— start Source material —

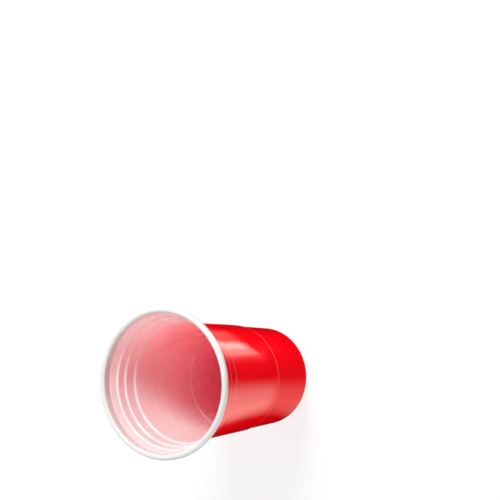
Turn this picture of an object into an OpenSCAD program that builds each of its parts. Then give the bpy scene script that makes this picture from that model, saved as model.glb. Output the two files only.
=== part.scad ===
// Plastic party cup, formed from one thin sheet: a tapered wall with a rolled
// rim, three stacking steps under it, one low filling step and a foot ring.
// Millimetres. The cup stands on its foot ring with its mouth up, axis on Z.

/* [Cup] */
// Diameter over the rolled rim
rim_d = 96; // [86:0.5:106]
// Height from the table to the top of the rim
cup_h = 127; // [105:1:150]
// Diameter where the wall would meet the table
base_d = 64.2; // [56:0.2:70]
// Thickness of the formed sheet
sheet_t = 0.35; // [0.25:0.05:0.5]

/* [Rolled rim] */
// Height of the roll
roll_h = 4.2; // [3.6:0.1:5]
// Width of the roll, from the inside of the neck to the outside
roll_w = 3.55; // [3.2:0.05:4.4]
// Gap between the tucked edge of the sheet and the neck
roll_gap = 0.3; // [0.2:0.05:0.5]
// Length of sheet tucked up inside the roll
roll_tuck = 1.1; // [0.8:0.1:1.5]

/* [Stacking steps, from the top] */
// Height of the straight neck from the top of the rim
neck_h = 6.9; // [6:0.1:9]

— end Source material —

Every line above should be printed again exactly as it stands.

> Worked solution
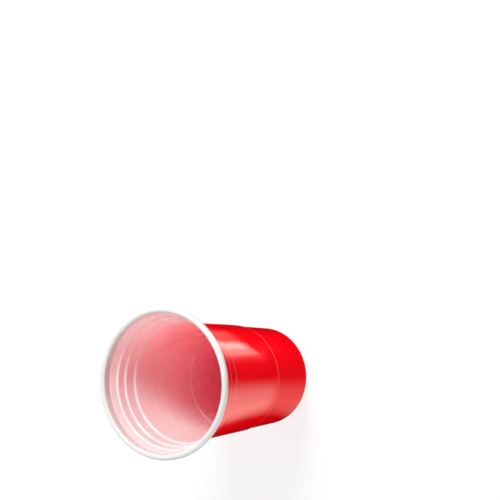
Turn this picture of an object into an OpenSCAD program that builds each of its parts. Then give the bpy scene script that makes this picture from that model, saved as model.glb. Output the two files only.
=== part.scad ===
// Plastic party cup, formed from one thin sheet: a tapered wall with a rolled
// rim, three stacking steps under it, one low filling step and a foot ring.
// Millimetres. The cup stands on its foot ring with its mouth up, axis on Z.

/* [Cup] */
// Diameter over the rolled rim
rim_d = 96; // [86:0.5:106]
// Height from the table to the top of the rim
cup_h = 127; // [105:1:150]
// Diameter where the wall would meet the table
base_d = 64.2; // [56:0.2:70]
// Thickness of the formed sheet
sheet_t = 0.35; // [0.25:0.05:0.5]

/* [Rolled rim] */
// Height of the roll
roll_h = 4.2; // [3.6:0.1:5]
// Width of the roll, from the inside of the neck to the outside
roll_w = 3.55; // [3.2:0.05:4.4]
// Gap between the tucked edge of the sheet and the neck
roll_gap = 0.3; // [0.2:0.05:0.5]
// Length of sheet tucked up inside the roll
roll_tuck = 1.1; // [0.8:0.1:1.5]

/* [Stacking steps, from the top] */
// Height of the straight neck from the top of the rim
neck_h = 6.9; // [6:0.1:9]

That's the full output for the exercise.